**SHORT PROBLEM**
Your task is to reproduce word for word the lines running from the line containing "What OpenSCAD source" to the line containing "waist_wall = 3.4; // [2.4:0.1:4.5]", inclusive. Nothing else belongs in the answer.

(Stored entries)
━━━━━━
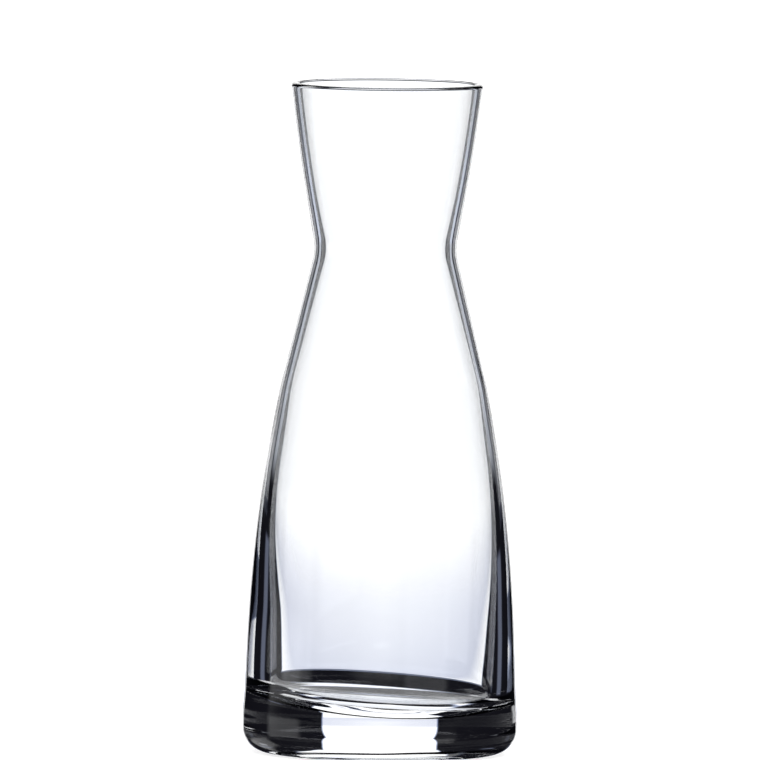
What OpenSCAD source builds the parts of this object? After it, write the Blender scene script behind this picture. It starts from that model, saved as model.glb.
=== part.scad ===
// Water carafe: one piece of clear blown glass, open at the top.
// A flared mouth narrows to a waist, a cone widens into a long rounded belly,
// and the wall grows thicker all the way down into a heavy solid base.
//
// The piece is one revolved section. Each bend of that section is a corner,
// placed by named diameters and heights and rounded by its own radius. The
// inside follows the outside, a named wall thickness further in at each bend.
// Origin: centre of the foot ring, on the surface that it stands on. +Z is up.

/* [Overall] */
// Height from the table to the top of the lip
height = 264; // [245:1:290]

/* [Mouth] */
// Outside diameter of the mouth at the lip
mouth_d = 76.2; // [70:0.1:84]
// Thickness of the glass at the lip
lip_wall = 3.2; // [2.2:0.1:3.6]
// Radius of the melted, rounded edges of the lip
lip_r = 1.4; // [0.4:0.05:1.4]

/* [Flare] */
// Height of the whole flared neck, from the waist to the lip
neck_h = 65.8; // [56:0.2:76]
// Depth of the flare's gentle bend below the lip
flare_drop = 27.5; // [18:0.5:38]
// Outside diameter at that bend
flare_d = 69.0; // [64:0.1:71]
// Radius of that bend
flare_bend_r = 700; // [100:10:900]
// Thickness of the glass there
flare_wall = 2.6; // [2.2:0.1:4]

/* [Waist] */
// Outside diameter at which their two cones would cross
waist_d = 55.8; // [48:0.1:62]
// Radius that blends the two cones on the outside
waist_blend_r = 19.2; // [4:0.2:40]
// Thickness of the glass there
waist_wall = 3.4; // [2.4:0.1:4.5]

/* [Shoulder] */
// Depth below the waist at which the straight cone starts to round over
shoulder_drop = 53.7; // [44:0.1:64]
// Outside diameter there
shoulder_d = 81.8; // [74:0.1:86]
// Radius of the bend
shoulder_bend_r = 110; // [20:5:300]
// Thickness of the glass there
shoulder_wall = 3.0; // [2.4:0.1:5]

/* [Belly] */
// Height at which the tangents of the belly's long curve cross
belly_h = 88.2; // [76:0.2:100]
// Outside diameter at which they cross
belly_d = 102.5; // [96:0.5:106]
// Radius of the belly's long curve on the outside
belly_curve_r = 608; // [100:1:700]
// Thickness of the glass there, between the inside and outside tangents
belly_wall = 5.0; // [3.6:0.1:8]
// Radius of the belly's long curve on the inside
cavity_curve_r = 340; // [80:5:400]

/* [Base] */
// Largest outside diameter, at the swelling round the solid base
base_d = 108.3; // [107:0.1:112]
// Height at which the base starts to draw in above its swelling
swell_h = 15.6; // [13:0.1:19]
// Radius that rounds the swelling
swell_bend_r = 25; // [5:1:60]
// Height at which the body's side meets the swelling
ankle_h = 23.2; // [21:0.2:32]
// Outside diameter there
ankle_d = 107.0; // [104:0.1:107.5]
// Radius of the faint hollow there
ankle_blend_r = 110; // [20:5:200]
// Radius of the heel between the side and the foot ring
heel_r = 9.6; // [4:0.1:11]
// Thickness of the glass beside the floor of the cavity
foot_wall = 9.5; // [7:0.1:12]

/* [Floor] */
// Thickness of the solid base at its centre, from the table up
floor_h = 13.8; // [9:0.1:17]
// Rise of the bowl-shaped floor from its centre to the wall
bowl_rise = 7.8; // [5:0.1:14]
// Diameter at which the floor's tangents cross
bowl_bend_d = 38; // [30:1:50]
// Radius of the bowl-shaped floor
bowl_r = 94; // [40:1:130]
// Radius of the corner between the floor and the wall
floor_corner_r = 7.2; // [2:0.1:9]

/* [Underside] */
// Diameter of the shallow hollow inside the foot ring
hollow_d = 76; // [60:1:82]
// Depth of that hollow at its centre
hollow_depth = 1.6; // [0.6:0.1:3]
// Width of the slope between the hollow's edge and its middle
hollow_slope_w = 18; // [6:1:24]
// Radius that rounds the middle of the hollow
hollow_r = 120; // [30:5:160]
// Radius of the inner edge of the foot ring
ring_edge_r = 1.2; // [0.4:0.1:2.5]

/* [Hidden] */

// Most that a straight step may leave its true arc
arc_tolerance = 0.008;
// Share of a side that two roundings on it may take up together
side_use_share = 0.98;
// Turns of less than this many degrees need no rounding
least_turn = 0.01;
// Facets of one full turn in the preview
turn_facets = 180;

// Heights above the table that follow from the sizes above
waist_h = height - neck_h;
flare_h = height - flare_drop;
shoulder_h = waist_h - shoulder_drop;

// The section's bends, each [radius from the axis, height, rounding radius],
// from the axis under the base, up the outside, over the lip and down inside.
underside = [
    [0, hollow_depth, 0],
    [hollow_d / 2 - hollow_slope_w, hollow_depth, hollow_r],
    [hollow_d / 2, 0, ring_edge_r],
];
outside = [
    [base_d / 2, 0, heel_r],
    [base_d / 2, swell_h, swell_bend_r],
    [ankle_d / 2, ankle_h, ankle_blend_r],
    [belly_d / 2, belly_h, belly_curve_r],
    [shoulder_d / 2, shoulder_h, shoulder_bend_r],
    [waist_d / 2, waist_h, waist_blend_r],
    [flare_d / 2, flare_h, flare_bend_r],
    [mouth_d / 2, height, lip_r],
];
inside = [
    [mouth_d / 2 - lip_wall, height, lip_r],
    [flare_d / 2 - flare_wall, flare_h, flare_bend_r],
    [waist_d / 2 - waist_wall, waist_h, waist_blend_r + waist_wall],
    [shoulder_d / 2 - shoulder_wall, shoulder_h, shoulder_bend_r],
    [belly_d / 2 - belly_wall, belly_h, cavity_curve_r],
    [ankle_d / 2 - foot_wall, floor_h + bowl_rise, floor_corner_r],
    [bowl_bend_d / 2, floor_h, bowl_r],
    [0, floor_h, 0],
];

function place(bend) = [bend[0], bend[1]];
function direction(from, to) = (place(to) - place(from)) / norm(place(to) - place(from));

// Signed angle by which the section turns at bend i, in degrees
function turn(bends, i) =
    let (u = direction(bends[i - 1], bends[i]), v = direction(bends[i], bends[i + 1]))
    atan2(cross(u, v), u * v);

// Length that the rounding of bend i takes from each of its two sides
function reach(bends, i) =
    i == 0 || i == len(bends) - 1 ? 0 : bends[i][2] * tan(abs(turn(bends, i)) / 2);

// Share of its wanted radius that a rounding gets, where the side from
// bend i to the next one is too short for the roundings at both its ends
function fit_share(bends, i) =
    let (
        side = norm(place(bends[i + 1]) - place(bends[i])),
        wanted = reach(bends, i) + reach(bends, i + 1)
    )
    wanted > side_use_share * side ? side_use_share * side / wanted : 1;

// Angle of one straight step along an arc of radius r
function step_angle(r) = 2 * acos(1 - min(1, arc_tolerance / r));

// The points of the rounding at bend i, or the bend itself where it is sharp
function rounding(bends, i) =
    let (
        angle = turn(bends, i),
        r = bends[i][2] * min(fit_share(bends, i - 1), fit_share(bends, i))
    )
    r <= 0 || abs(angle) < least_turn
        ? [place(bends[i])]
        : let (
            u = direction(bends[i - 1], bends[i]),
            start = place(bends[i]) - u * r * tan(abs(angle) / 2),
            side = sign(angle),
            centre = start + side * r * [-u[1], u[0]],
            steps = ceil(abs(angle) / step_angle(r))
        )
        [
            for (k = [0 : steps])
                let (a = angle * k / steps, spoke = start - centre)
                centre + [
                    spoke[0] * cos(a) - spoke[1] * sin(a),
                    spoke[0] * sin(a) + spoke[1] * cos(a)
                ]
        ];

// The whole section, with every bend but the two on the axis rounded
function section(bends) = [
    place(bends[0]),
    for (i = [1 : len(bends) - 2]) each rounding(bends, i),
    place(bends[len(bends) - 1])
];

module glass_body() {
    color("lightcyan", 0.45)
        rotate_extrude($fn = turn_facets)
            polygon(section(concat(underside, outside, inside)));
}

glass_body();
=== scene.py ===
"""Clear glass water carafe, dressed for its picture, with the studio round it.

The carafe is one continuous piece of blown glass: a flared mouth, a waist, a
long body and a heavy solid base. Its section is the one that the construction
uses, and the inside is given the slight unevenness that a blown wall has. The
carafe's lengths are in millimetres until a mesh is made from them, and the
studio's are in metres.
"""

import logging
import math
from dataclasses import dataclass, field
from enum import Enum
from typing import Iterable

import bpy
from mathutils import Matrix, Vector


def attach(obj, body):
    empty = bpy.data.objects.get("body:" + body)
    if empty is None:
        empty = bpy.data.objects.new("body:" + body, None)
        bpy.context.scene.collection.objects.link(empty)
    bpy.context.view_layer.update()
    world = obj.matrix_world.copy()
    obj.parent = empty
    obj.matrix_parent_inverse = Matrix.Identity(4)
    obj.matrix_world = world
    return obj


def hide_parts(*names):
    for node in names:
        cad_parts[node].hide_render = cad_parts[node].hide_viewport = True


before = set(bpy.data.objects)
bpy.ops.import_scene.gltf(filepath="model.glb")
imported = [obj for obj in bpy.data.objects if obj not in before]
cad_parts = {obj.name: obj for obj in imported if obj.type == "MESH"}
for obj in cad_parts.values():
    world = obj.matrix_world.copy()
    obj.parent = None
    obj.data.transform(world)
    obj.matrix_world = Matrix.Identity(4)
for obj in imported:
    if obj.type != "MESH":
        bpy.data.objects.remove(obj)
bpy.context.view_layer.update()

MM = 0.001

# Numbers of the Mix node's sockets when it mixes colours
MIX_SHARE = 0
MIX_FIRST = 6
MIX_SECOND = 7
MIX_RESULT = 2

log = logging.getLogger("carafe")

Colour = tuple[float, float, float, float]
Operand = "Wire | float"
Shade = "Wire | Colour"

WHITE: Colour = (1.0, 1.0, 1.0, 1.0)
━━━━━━
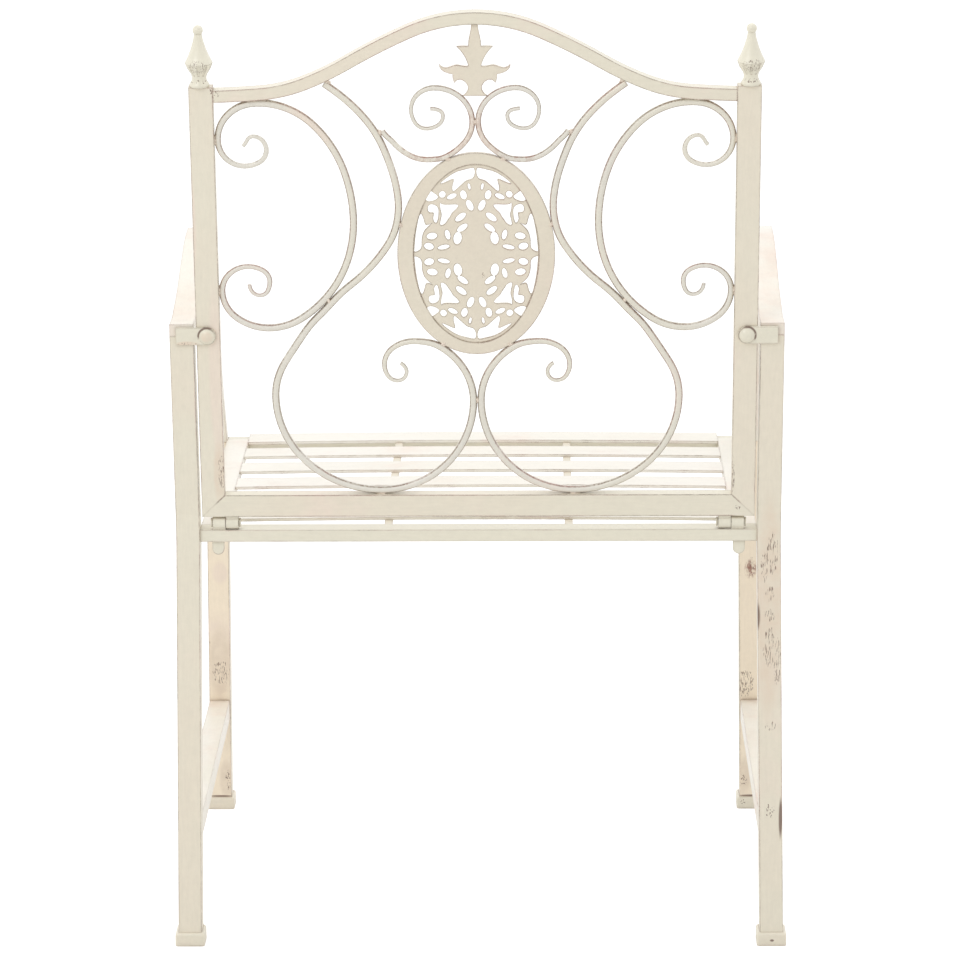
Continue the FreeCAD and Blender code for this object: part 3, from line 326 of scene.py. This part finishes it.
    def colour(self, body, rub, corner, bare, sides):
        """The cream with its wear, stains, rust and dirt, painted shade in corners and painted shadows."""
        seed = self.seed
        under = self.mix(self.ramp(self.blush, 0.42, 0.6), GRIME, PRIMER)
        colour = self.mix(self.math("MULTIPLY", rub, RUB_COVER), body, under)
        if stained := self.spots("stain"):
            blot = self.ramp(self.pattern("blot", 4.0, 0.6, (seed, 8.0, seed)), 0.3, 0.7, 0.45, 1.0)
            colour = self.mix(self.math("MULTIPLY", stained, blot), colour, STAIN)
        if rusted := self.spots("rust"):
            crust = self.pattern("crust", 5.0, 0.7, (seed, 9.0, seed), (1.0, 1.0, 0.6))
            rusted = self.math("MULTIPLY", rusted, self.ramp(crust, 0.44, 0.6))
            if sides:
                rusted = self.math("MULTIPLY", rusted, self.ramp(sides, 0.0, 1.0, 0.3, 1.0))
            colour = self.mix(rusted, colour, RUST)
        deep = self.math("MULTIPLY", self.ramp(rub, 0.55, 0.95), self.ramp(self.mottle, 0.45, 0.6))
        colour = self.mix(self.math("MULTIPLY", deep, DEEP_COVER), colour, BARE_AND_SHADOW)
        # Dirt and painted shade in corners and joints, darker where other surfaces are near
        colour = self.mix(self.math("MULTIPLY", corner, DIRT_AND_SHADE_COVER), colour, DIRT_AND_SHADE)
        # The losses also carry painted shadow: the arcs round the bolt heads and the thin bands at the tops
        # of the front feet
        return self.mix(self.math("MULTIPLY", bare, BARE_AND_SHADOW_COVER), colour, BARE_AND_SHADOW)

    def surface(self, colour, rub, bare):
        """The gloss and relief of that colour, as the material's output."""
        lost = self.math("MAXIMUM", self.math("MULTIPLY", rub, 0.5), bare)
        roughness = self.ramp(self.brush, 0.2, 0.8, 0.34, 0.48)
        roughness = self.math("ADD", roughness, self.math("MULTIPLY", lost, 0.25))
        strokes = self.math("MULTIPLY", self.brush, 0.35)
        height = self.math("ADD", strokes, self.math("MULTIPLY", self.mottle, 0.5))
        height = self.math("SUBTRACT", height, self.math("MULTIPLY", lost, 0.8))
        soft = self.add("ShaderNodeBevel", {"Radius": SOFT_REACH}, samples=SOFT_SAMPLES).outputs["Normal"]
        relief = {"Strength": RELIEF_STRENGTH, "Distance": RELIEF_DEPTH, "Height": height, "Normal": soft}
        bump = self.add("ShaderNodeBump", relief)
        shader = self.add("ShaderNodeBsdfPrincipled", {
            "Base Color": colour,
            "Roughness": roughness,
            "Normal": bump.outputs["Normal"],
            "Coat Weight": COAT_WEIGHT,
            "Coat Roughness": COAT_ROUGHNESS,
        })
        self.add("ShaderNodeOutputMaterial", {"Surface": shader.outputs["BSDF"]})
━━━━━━
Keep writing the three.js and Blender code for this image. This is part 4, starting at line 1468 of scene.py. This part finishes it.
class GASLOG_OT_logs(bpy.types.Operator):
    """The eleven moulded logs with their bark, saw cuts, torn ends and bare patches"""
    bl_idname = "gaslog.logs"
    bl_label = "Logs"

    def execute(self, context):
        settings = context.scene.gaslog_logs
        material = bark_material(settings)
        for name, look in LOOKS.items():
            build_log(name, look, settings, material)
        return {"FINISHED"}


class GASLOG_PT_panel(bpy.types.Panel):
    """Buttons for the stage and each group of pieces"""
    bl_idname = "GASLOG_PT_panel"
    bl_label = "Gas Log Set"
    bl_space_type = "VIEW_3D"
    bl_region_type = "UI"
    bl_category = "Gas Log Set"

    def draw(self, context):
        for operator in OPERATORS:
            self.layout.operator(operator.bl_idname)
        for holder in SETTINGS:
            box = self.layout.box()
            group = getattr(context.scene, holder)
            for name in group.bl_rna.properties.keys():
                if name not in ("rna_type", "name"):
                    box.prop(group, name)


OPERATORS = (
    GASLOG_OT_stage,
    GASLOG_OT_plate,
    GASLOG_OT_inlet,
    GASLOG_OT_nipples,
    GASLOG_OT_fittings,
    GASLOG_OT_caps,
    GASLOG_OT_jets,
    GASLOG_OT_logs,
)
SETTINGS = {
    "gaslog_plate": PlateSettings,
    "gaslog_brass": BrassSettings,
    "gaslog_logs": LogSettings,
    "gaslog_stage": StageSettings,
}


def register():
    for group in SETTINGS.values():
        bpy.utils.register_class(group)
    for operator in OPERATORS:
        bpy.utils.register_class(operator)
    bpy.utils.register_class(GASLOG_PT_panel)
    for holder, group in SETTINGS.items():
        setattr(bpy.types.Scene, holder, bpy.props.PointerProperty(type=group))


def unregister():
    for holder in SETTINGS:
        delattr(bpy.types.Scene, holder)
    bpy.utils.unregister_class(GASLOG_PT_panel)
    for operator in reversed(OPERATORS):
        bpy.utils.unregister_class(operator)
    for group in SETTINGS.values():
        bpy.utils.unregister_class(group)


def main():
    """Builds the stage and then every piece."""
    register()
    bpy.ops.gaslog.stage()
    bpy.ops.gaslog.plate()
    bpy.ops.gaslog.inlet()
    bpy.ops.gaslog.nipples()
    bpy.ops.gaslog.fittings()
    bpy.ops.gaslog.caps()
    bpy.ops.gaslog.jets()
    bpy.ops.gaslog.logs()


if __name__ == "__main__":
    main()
━━━━━━
**FULL SOLUTION**
What OpenSCAD source builds the parts of this object? After it, write the Blender scene script behind this picture. It starts from that model, saved as model.glb.
=== part.scad ===
// Water carafe: one piece of clear blown glass, open at the top.
// A flared mouth narrows to a waist, a cone widens into a long rounded belly,
// and the wall grows thicker all the way down into a heavy solid base.
//
// The piece is one revolved section. Each bend of that section is a corner,
// placed by named diameters and heights and rounded by its own radius. The
// inside follows the outside, a named wall thickness further in at each bend.
// Origin: centre of the foot ring, on the surface that it stands on. +Z is up.

/* [Overall] */
// Height from the table to the top of the lip
height = 264; // [245:1:290]

/* [Mouth] */
// Outside diameter of the mouth at the lip
mouth_d = 76.2; // [70:0.1:84]
// Thickness of the glass at the lip
lip_wall = 3.2; // [2.2:0.1:3.6]
// Radius of the melted, rounded edges of the lip
lip_r = 1.4; // [0.4:0.05:1.4]

/* [Flare] */
// Height of the whole flared neck, from the waist to the lip
neck_h = 65.8; // [56:0.2:76]
// Depth of the flare's gentle bend below the lip
flare_drop = 27.5; // [18:0.5:38]
// Outside diameter at that bend
flare_d = 69.0; // [64:0.1:71]
// Radius of that bend
flare_bend_r = 700; // [100:10:900]
// Thickness of the glass there
flare_wall = 2.6; // [2.2:0.1:4]

/* [Waist] */
// Outside diameter at which their two cones would cross
waist_d = 55.8; // [48:0.1:62]
// Radius that blends the two cones on the outside
waist_blend_r = 19.2; // [4:0.2:40]
// Thickness of the glass there
waist_wall = 3.4; // [2.4:0.1:4.5]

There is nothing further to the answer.